It’s no wonder The Locked Tomb series has gained a cult following. The first book, Gideon the Ninth, blasted through the book world with an attention-grabbing tagline—lesbian necromancers in space—and a jaw-dropping cover. But it was Gideon’s snarky attitude woven into highly literary prose that pierced reader’s hearts and made them devout acolytes to the Ninth House.
In the same way that Tamsyn Muir shocked readers with the absolutely unexpected in Gideon, she upended their world with Harrow the Ninth. Where Gideon was as piercing as the blades she wielded, Harrow was a tangled drawer of barbed wire and razor blades. Both cut, but not the same way. Muir’s writing is a sword fight. With sharp jabs and clever feints, the reader is hypnotized as the dread builds and the tension mounts. We know Muir is going to strike, but we don’t know when, and honestly, we yearn for the pain we know the end will bring.

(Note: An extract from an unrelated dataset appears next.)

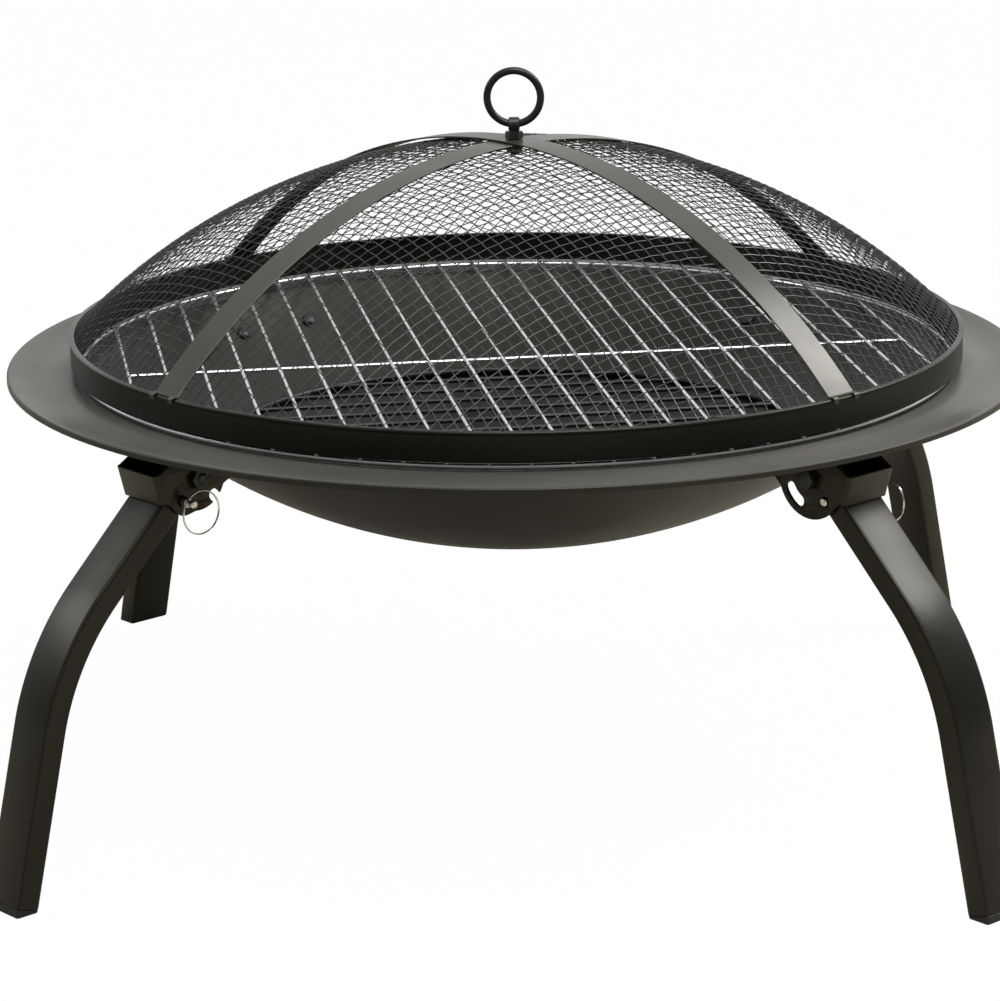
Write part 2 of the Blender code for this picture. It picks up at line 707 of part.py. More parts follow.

Now, we’re about to encounter yet another upheaval with Nona the Ninth, a perky plain-faced girl—no skeleton paint, here—wearing a hamburger t-shirt trying to plan a birthday party. Too bad the universe has other plans.
We were delighted to sit and talk with Muir about her writing process, the best writing advice she was given, and three books she’d spontaneously recommend.
Hi! Thank you so much for chatting with us today. Can you start by introducing yourself to our readers and tell us when you started writing?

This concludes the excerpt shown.